Saturday, June 6, 2009


Shusterman, Neal. Unwind. New York: Simon and Schuster Books for Young Readers, 2009.
[Book cover credit:]

ALA Best Books for Young Adults (2008)
Quick Picks for Reluctant Young Adult Readers (2008)
Top Ten Quick Picks (2008)

Following the Heartland War, a second civil war between the pro-choicers and the pro-lifers, a compromise is reached. There will be no more abortions, but parents can choose to "retroactively terminate the pregnancy" of a child that does not meet expectations by the age of 13. Parents can choose to unwind their teenagers. Too many fights at school, bad grades, simply being unexceptional. Anything can convince your parents that you're not worthy to reach adulthood. Anything can turn you into an Unwind.

I heard about this book during that dead time when there were no more hardbacks left and no paperbacks yet. I feel like I have been waiting forever for it to come out in paperback, and it was worth the wait. The book follows Connor, whose parents chose to have him unwound; Risa, who is a ward of the state who is not special enough to be worth the money it would take to house and feed her until her 18th birthday; and Lev, who has always know he would be unwound as a tithe from his parents, the 10th percent of their children. Each grow and change as normal teenagers have a tendency to do, but they do it while hiding from the cops and traveling in an underground railroad type connection of protectors. Their romances and fights never manage to take precedence over their anger, betrayal, hurt, and fear about the orders that have been given to end their "undivided" existence, but they do reinforce the normalness of all of the teenagers depicted in the book, which makes the thought of them being unwound all the worse.

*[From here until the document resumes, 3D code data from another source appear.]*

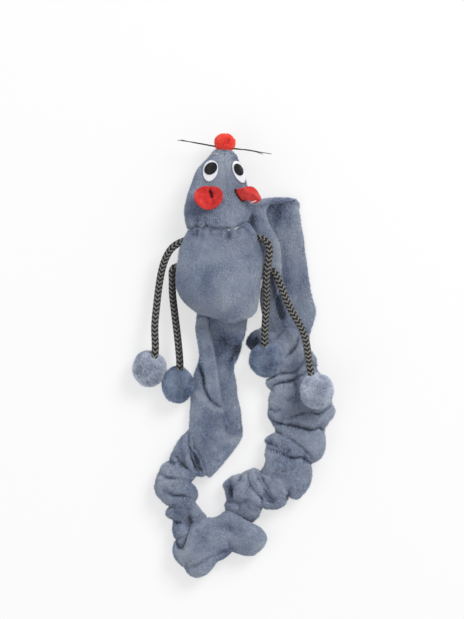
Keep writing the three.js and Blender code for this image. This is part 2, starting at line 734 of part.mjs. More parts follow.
function loopSolid() {
  const half = strapThickness / 2;
  const rise = strapThickness + loopHeadroom;
  const stations = backStrapShares.map(([along, across, width]) => ({
    centre: new THREE.Vector3(loopX(across), loopY(along), half),
    width: width * strapWidth / 2,
    thickness: half,
  }));
  const backTop = backStrapShares[backStrapShares.length - 1];
  const frontTop = frontStrapShares[0];
  for (let step = 1; step < turnSteps; step += 1) {
    const place = step / turnSteps;
    const angle = Math.PI * place;
    const across = backTop[1] + (frontTop[1] - backTop[1]) * place;
    const width = backTop[2] + (frontTop[3] - backTop[2]) * place;
    stations.push({
      centre: new THREE.Vector3(
        loopX(across),
        loopY(backTop[0]) + rise / 2 * Math.sin(angle),
        half + rise / 2 * (1 - Math.cos(angle)),
      ),
      width: width * strapWidth / 2,
      thickness: half,
    });
  }
  for (const [along, across, height, width, thickness] of frontStrapShares) {
    stations.push({
      centre: new THREE.Vector3(loopX(across), loopY(along), half + rise * height),
      width: width * strapWidth / 2,
      thickness: half * thickness,
    });
  }
  const rings = stations.map((station, index) => {
    const before = stations[Math.max(index - 1, 0)].centre;
    const after = stations[Math.min(index + 1, stations.length - 1)].centre;
    const heading = after.clone().sub(before);
    return strapRing(station.centre, heading, station.width, station.thickness);
  });
  return loft(rings);
}

const loopCut = [gatherForm(rightRun, gap), bodyKeepOut, headKeepOut]
  .reduce((solid, neighbour) => solid.subtract(neighbour), loopSolid());
addPiece('hand_loop', loopCut, darkPlush);

export default mouse;
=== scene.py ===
# Plush catnip mouse, lying on its back: stuffed head and body, felt eyes and ears, four braided cord
# limbs with pompom paws, and a long sleeve drawn up on an elastic that ends in a hand loop.
# Metres, +X to the right, +Y towards the nose, +Z up through the belly.

import math
from functools import partial

import bmesh
import bpy
import numpy as np
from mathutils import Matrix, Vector, noise
from mathutils.bvhtree import BVHTree


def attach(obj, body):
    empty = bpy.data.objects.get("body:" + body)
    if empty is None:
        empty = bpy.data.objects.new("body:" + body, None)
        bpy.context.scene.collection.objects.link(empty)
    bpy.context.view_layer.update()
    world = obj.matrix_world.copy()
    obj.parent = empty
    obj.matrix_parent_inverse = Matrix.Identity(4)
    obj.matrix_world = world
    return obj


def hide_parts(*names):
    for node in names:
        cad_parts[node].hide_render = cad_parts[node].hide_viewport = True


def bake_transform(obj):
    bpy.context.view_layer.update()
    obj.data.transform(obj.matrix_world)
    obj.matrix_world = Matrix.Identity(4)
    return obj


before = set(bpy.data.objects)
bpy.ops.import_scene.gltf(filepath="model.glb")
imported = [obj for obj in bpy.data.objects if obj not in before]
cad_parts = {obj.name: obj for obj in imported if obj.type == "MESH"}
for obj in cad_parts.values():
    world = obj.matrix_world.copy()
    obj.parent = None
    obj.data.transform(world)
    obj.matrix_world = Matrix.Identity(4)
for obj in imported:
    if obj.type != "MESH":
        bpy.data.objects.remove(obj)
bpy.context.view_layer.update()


# Body: a pear-shaped bag of two plush panels, sewn along the sides and stuffed firmly. The pile is
# short and brushed down towards the sleeve, and the neck seam draws the top of the bag into puckers.

MM = 0.001
# Places that are read off the picture of the toy: pixel columns and rows, at this many metres a pixel.
PIXEL = 0.0004645
AXIS_COLUMN, AXIS_ROW = 233.87, 355.4


def spot(column, row):
    return np.array([(column - AXIS_COLUMN) * PIXEL, (AXIS_ROW - row) * PIXEL])


def spots(pairs):
    return np.array([spot(column, row) for column, row in pairs])


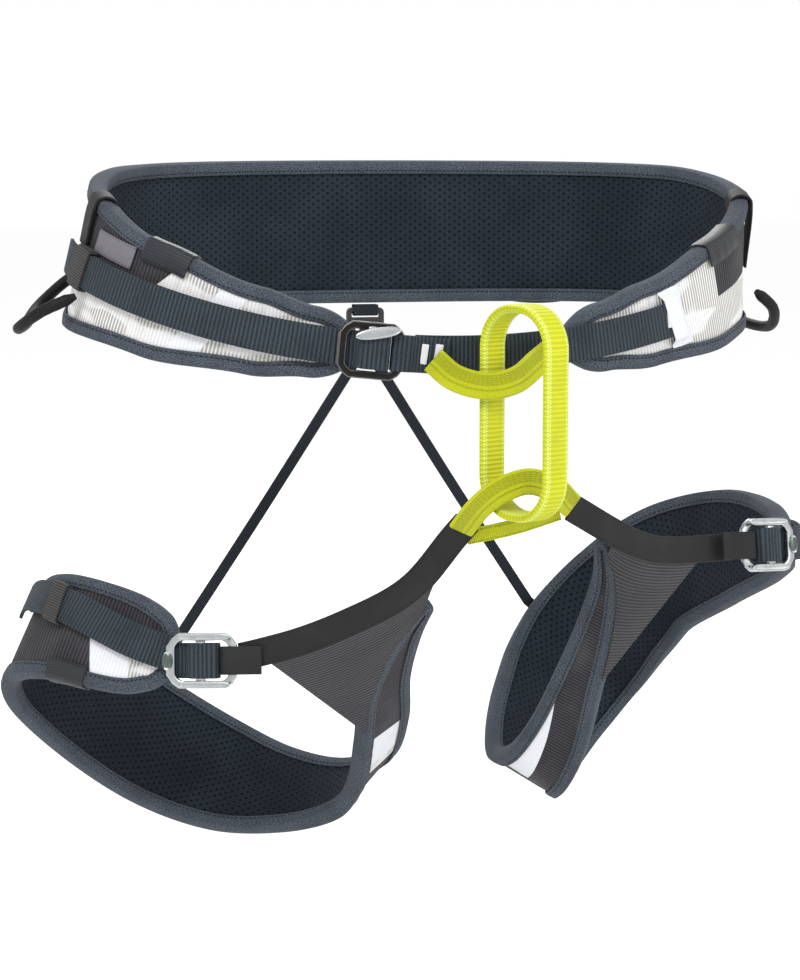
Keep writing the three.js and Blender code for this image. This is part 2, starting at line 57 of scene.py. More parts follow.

Given the content, especially the origins of the concept of unwinding teenagers, this book was decidedly not preachy. In fact, while you know that unwinding is really really wrong before you make it out of the first chapter, a definitive stance on abortion is never taken. The ways that society can go wrong when a single idea is carried out to its horrific extreme, however, are illustrated in a way that is perfectly clear. As are the consequences of knowing right from wrong, seeing others suffer, and doing nothing about it.